DMARC for Accountants: Stop Email Impersonation Before Tax Season
Tax season is open season for email impersonation of accountants. Here is how DMARC stops criminals emailing your clients in your name.
Accountancy practices handle exactly what fraudsters want: client money, sensitive financial data, and a busy calendar. Around tax deadlines, a spoofed email from your firm asking a client to pay or share details is dangerously easy to fall for.

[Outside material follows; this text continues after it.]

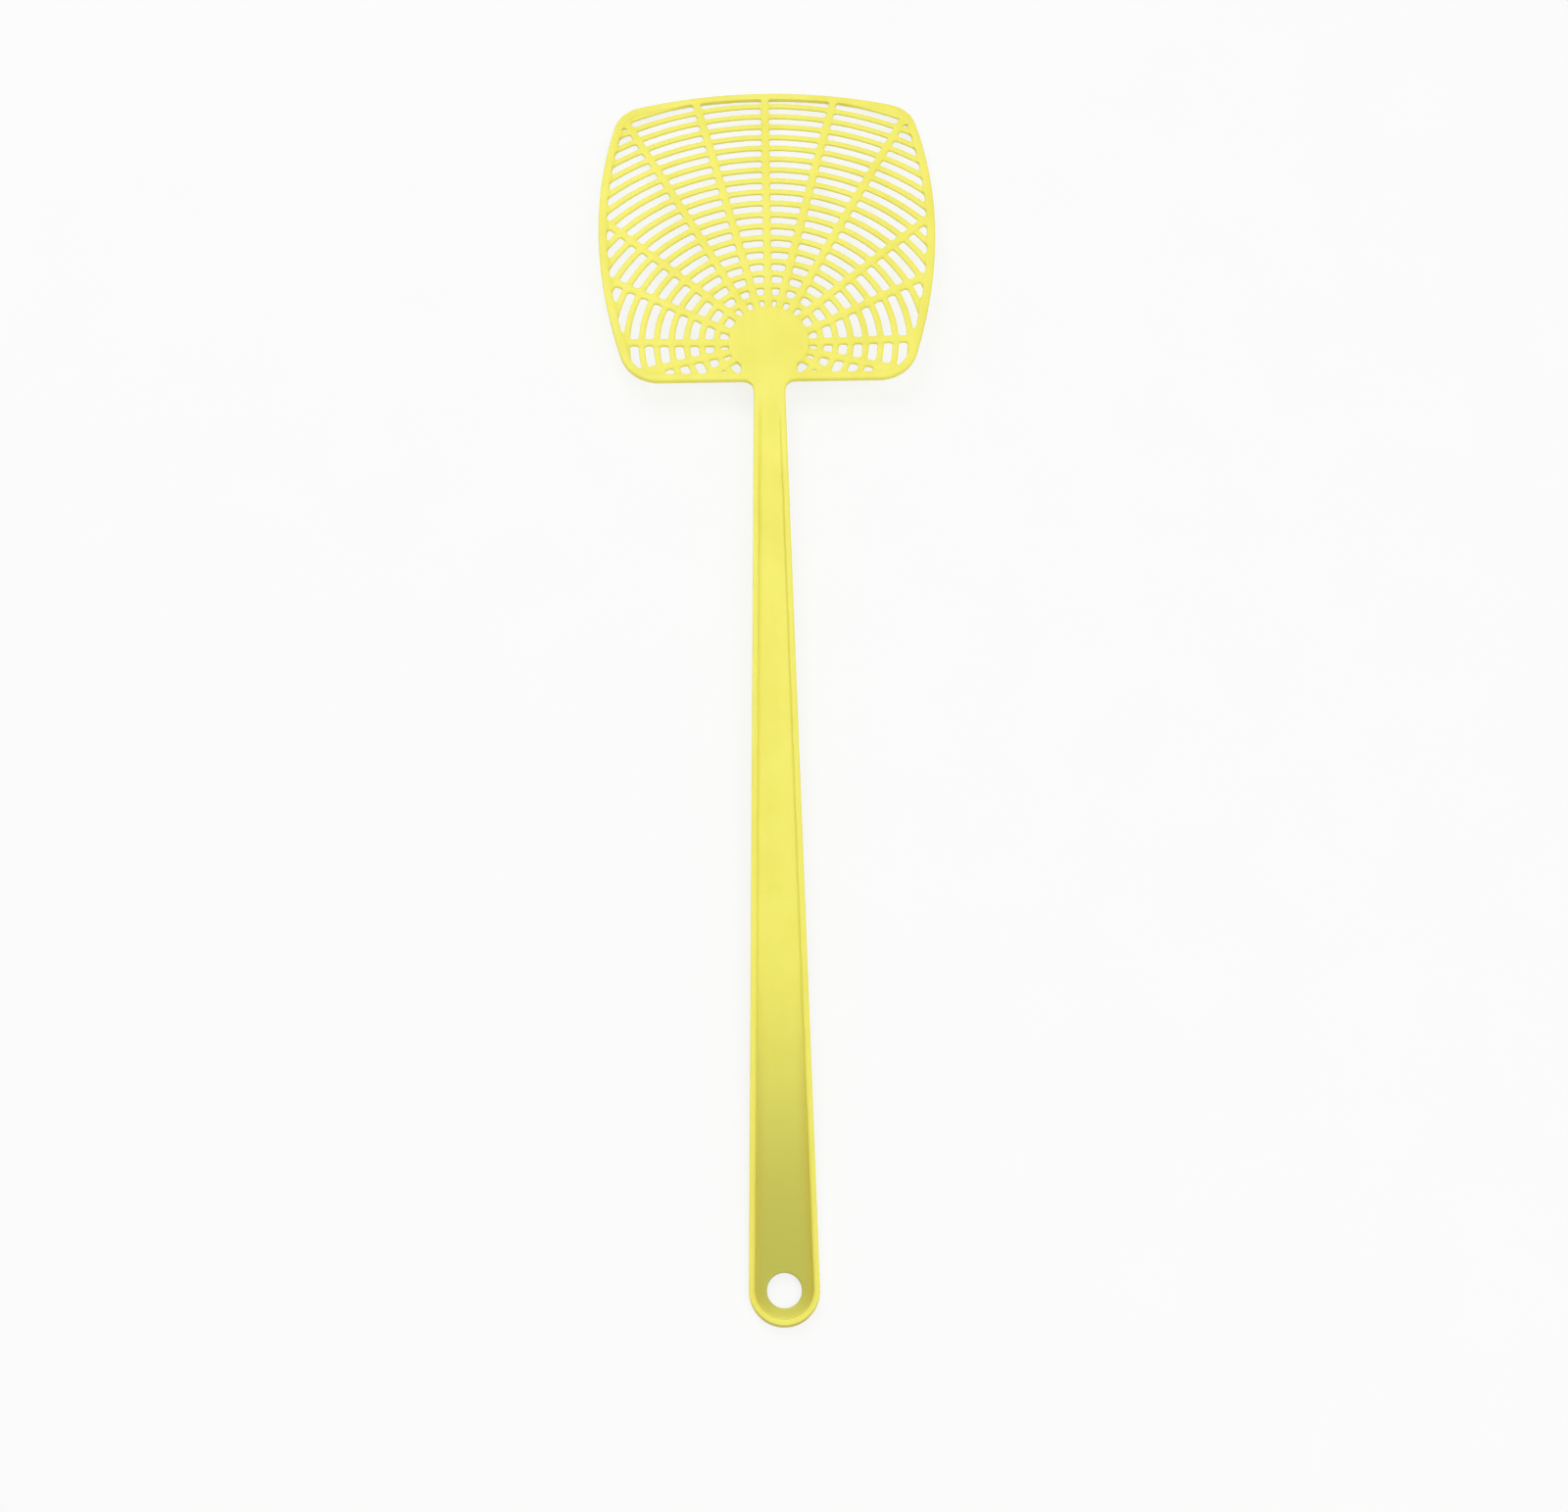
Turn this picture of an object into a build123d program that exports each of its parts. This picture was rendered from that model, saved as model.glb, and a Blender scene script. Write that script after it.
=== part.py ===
from build123d import *
import os
from math import cos, radians, sin, sqrt

# A fly swatter of the one-piece kind: a tapered handle with a raised border all round and a
# hanging hole at its end, a round hub plate, and a flat squarish head with a web of
# rings and spokes inside a rim. The real one is a single moulding. Here each feature of
# it is a solid of its own, and the solids meet face to face where the features join.
#
# It lies face up: X is across, Y runs from the handle's end to the head's tip, Z is up.
# Outlines are drawn about the hub's centre, as (across, towards the tip), and the whole
# swatter is arched a little in the Y-Z plane, highest at the hub.
# All sizes are in millimetres, and angles are in degrees from +Y, clockwise from above.

# ---- Head ----
head_width = 120.0          # at the widest place
head_reach = 112.4          # hub centre to the tip
widest_reach = 52.0         # hub centre to the widest place
heel_reach = 16.0           # hub centre to the head's straight edge beside the neck
tip_radius = 168.0          # the tip edge is an arc
side_radius = 198.0         # so are the two sides
tip_corner = 13.0
heel_corner = 14.0
rim_width = 3.0
rim_depth = 2.0             # and through the hub and neck

# ---- Web ----
web_depth = 1.3             # through a spoke
spoke_proud = 0.2           # a spoke's face above the rings' faces
spoke_width = 2.8
ring_count = 19
first_ring_radius = 18.1    # middle of the innermost ring
ring_pitch = 5.2
ring_width = 2.3
spoke_foot_radius = 15.5    # where the exit angles below are measured
# Each pair of spokes: the angle where it leaves the hub, and the direction it runs in.
spoke_runs = [
    (15.3, 12.8),
    (32.1, 26.4),
    (49.1, 47.7),
    (72.4, 62.0),
    (92.0, 88.6),
    (107.3, 103.8),
    (121.9, 124.5),
]

# ---- Hub and neck ----
hub_radius = 13.9
shoulder_width = 19.6       # solid stretch of the heel edge, under the hub
neck_width = 11.0
neck_reach = 24.0           # hub centre to the handle's first section
neck_fillet = 3.6

# ---- Handle ----
hole_reach = 325.5          # hub centre to the hanging hole's centre
hole_radius = 5.15
end_radius = 10.6           # the round end, about the hole's centre
border_width = 2.0
handle_depth = 3.2          # over the borders
floor_depth = 1.2           # the thin plate between the borders

# ---- Arch ----
crown = 9.5                 # height of the middle surface at the hub
margin = 10.0               # how far construction solids run past the swatter

# The handle's end and the head's tip both rest at height 0, and that sets the two arcs.
handle_reach = hole_reach + end_radius
hub_y = (handle_reach - head_reach) / 2
hub_plane = Plane((0, hub_y, -margin))
prism_height = crown + handle_depth + 2 * margin


def arc_radius(reach, depth):
    """Radius of the middle surface whose underside, depth / 2 below, is at height 0 at reach."""
    half = depth / 2
    return (crown**2 + reach**2 - half**2) / (2 * (crown - half))


handle_arc = arc_radius(handle_reach, handle_depth)
head_arc = arc_radius(head_reach, rim_depth)


def arch_point(reach, radius, height):
    """Point in the Y-Z plane, reach from the hub and height off the middle surface."""
    return (hub_y + reach, crown - radius + sqrt((radius + height) ** 2 - reach**2))


def arched_layer(low, high):
    """Slab between two heights off the middle surface, wider and longer than the swatter."""
    back = -handle_reach - margin
    front = head_reach + margin
    with BuildPart() as layer:
        with BuildSketch(Plane.YZ):
            with BuildLine():
                crest = {}
                for height in (low, high):
                    heel = arch_point(back, handle_arc, height)
                    heel_side = arch_point(back / 2, handle_arc, height)
                    top = arch_point(0, head_arc, height)
                    tip_side = arch_point(front / 2, head_arc, height)
                    tip = arch_point(front, head_arc, height)
                    ThreePointArc(heel, heel_side, top)
                    ThreePointArc(top, tip_side, tip)
                    crest[height] = (heel, tip)
                Line(crest[low][0], crest[high][0])
                Line(crest[low][1], crest[high][1])
            make_face()
        extrude(amount=head_width / 2 + margin, both=True)
    return layer.part


border_layer = arched_layer(-handle_depth / 2, handle_depth / 2)
floor_layer = arched_layer(-floor_depth / 2, floor_depth / 2)
rim_layer = arched_layer(-rim_depth / 2, rim_depth / 2)
ring_layer = arched_layer(-web_depth / 2, web_depth / 2 - spoke_proud)
strap_layer = arched_layer(web_depth / 2 - spoke_proud, web_depth / 2)

# ---- Outlines, about the hub's centre ----
def head_outline(inset):
    """The head's outline, drawn in by inset all round."""
    side_centre = side_radius - head_width / 2
    with BuildSketch() as outline:
        with Locations((0, head_reach - tip_radius)):
            Circle(tip_radius - inset)
        for centre in (-side_centre, side_centre):
            with Locations((centre, widest_reach)):
                Circle(side_radius - inset, mode=Mode.INTERSECT)
        with Locations((0, inset - heel_reach)):
            Rectangle(
                2 * head_width, 2 * head_reach, align=(Align.CENTER, Align.MIN), mode=Mode.INTERSECT
            )
        fillet(outline.vertices().group_by(Axis.Y)[-1], tip_corner - inset)
        fillet(outline.vertices().group_by(Axis.Y)[0], heel_corner - inset)
    return outline.sketch


head_plan = head_outline(0)
web_plan = head_outline(rim_width)

with BuildSketch() as hub_plan:
    with Locations((0, -heel_reach)):
        Rectangle(shoulder_width, heel_reach, align=(Align.CENTER, Align.MIN))
        Rectangle(neck_width, neck_reach - heel_reach, align=(Align.CENTER, Align.MAX))
    neck_roots = hub_plan.vertices().group_by(Axis.Y)[1].sort_by(Axis.X)[1:3]
    fillet(neck_roots, neck_fillet)
    Circle(hub_radius)


def finish(piece, name):
    """Names a finished piece and writes it."""
    piece.part.label = name
    export_step(piece.part, f"parts/{name}.step")


os.makedirs("parts", exist_ok=True)

# ---- Hub plate: the solid disc and the neck, as thick as the rim ----
with BuildPart() as hub_plate:
    with BuildSketch(hub_plane):
        add(hub_plan.sketch)
    extrude(amount=prism_height)
    add(rim_layer, mode=Mode.INTERSECT)
finish(hub_plate, "hub_plate")

# ---- Rim: a rail round the head, from one shoulder of the neck to the other ----
with BuildPart() as head_rim:
    with BuildSketch(hub_plane):
        add(head_plan)
        add(web_plan, mode=Mode.SUBTRACT)
        add(hub_plan.sketch, mode=Mode.SUBTRACT)
    extrude(amount=prism_height)
    add(rim_layer, mode=Mode.INTERSECT)
finish(head_rim, "head_rim")

# ---- Rings: one rib each, about the hub, ending at the rim ----
ring_radii = [first_ring_radius + index * ring_pitch for index in range(ring_count)]
for index, radius in enumerate(ring_radii):
    with BuildPart() as ring:
        with BuildSketch(hub_plane):
            Circle(radius + ring_width / 2)
            Circle(radius - ring_width / 2, mode=Mode.SUBTRACT)
            add(web_plan, mode=Mode.INTERSECT)
            add(hub_plan.sketch, mode=Mode.SUBTRACT)
        extrude(amount=prism_height)
        add(ring_layer, mode=Mode.INTERSECT)
    finish(ring, f"ring_{index:02d}")

# ---- Spokes: each is a strap over the rings, with a foot down into every gap between them ----
with BuildSketch() as ring_bands:
    for radius in reversed(ring_radii):
        Circle(radius + ring_width / 2)
        Circle(radius - ring_width / 2, mode=Mode.SUBTRACT)

spokes = [("spoke_centre", 0.0, 0.0)]
for number, (exit_angle, run_angle) in enumerate(spoke_runs, start=1):
    spokes.append((f"spoke_left_{number}", -exit_angle, -run_angle))
    spokes.append((f"spoke_right_{number}", exit_angle, run_angle))

# A spoke's bar starts inside the hub plate, which cuts it off at its edge.
bar_start = spoke_foot_radius - hub_radius + spoke_width
for name, exit_angle, run_angle in spokes:
    foot = (
        spoke_foot_radius * sin(radians(exit_angle)) - bar_start * sin(radians(run_angle)),
        spoke_foot_radius * cos(radians(exit_angle)) - bar_start * cos(radians(run_angle)),
    )
    with BuildSketch() as bar:
        with Locations(foot):
            Rectangle(
                spoke_width,
                head_reach + head_width,
                rotation=-run_angle,
                align=(Align.CENTER, Align.MIN),
            )
        add(web_plan, mode=Mode.INTERSECT)
        add(hub_plan.sketch, mode=Mode.SUBTRACT)
    with BuildPart() as feet:
        with BuildSketch(hub_plane):
            add(bar.sketch)
            add(ring_bands.sketch, mode=Mode.SUBTRACT)
        extrude(amount=prism_height)
        add(ring_layer, mode=Mode.INTERSECT)
    with BuildPart() as spoke:
        with BuildSketch(hub_plane):
            add(bar.sketch)
        extrude(amount=prism_height)
        add(strap_layer, mode=Mode.INTERSECT)
        add(feet.part)
    finish(spoke, name)

# ---- Handle: a thin floor between two side borders and a round end border ----
neck_half = neck_width / 2
with BuildPart() as handle_floor:
    with BuildSketch(hub_plane):
        with BuildLine():
            Polyline(
                (neck_half - border_width, -neck_reach),
                (end_radius - border_width, -hole_reach),
                (border_width - end_radius, -hole_reach),
                (border_width - neck_half, -neck_reach),
                close=True,
            )
        make_face()
        with Locations((0, -hole_reach)):
            Circle(end_radius - border_width)
            Circle(hole_radius, mode=Mode.SUBTRACT)
    extrude(amount=prism_height)
    add(floor_layer, mode=Mode.INTERSECT)
finish(handle_floor, "handle_floor")

for name, side in (("border_left", -1), ("border_right", 1)):
    with BuildPart() as border:
        with BuildSketch(hub_plane):
            with BuildLine():
                Polyline(
                    (side * (neck_half - border_width), -neck_reach),
                    (side * neck_half, -neck_reach),
                    (side * end_radius, -hole_reach),
                    (side * (end_radius - border_width), -hole_reach),
                    close=True,
                )
            make_face()
        extrude(amount=prism_height)
        add(border_layer, mode=Mode.INTERSECT)
    finish(border, name)

with BuildPart() as border_end:
    with BuildSketch(hub_plane):
        with Locations((0, -hole_reach)):
            Circle(end_radius)
            Circle(end_radius - border_width, mode=Mode.SUBTRACT)
            Rectangle(
                2 * end_radius, end_radius, align=(Align.CENTER, Align.MAX), mode=Mode.INTERSECT
            )
    extrude(amount=prism_height)
    add(border_layer, mode=Mode.INTERSECT)
finish(border_end, "border_end")
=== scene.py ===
import math
import bmesh
import bpy
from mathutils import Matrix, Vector


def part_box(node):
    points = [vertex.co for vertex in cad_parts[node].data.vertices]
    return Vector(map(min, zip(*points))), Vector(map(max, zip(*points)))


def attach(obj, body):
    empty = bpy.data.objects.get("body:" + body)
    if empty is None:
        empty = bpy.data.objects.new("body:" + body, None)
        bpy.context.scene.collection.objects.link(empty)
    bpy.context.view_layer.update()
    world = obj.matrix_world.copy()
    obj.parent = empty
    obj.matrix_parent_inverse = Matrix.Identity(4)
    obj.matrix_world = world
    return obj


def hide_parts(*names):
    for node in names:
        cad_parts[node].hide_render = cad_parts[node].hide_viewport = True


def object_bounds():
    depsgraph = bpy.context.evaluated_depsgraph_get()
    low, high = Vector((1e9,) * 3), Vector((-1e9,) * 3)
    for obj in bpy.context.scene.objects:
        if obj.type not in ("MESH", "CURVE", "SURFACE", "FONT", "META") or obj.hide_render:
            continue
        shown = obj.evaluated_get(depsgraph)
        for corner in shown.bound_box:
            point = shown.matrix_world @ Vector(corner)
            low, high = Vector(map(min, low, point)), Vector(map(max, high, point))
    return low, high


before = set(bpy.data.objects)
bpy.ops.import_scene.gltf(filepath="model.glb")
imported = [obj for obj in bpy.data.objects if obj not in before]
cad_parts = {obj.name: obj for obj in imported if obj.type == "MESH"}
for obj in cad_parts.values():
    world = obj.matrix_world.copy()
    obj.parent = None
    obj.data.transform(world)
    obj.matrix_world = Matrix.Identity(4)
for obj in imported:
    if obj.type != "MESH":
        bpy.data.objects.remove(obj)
cad_low, cad_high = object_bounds()

# The swatter lies face up on the floor: X across, Y from the handle's end to the head's tip.
# Everything is in metres, except that the moulding is worked in millimetres while it is flat.
MM = 0.001

# ---- What the frame says about the swatter's arch ----
HANDLE_DEPTH = 3.2 * MM     # over the handle's borders
RIM_DEPTH = 2.0 * MM        # and through the hub and neck

_, ring_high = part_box("ring_00")
hub_low, hub_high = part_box("hub_plate")
_, floor_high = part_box("handle_floor")
_, end_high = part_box("border_end")
_, left_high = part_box("border_left")
hub_y = ring_high.y - ring_high.x       # ring_00 is round, about the hub's centre
crown = hub_high.z - RIM_DEPTH / 2
handle_reach = hub_y - cad_low.y
head_reach = cad_high.y - hub_y


def arc_radius(reach, depth):
    """Radius of the middle surface whose underside, depth / 2 below, meets the floor at reach."""
    half = depth / 2
    return (crown**2 + reach**2 - half**2) / (2 * (crown - half))


handle_arc = arc_radius(handle_reach, HANDLE_DEPTH)
head_arc = arc_radius(head_reach, RIM_DEPTH)


def arc_at(y):
    """Reach from the hub and the arc's radius, for a place along the swatter."""
    return y - hub_y, head_arc if y > hub_y else handle_arc


def flattened(point):
    """A point of the arched swatter, with its height off the arched middle surface as its z."""
    reach, radius = arc_at(point.y)
    height = math.hypot(point.z - crown + radius, reach) - radius
    return Vector((point.x, point.y, height))


def arched(point):
    """The reverse of flattened."""
    reach, radius = arc_at(point.y)
    z = crown - radius + math.sqrt((radius + point.z) ** 2 - reach**2)
    return Vector((point.x, point.y, z))


# ---- The handle's outline ----
neck_y = hub_low.y
hole_y = end_high.y
end_radius = end_high.x
border_width = end_radius - floor_high.x
neck_half = border_width - left_high.x  # left_high.x is the left border's inner edge at the neck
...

What this short video covers
- Why accountants see more impersonation attempts around self assessment and year end
- How spoofed email uses your real domain to fool clients
- What DMARC, SPF and DKIM each do in plain English
- Why having had no problem yet is not the same as being protected
- How monitoring shows you who is sending mail in your name
When a client receives an email that appears to come from their accountant, they tend to act on it, especially under deadline pressure. Criminals know this and forge your domain to request payments or capture login details. If your domain is not protected, those forged messages are delivered as if they were really from you.
DMARC lets you tell the world which servers are allowed to send on your behalf, and instruct receivers to reject the rest. Setting it up is straightforward, but it has to reach an enforcing policy and stay there. Continuous monitoring is what keeps it working as you add tools like practice management software, payroll and email marketing.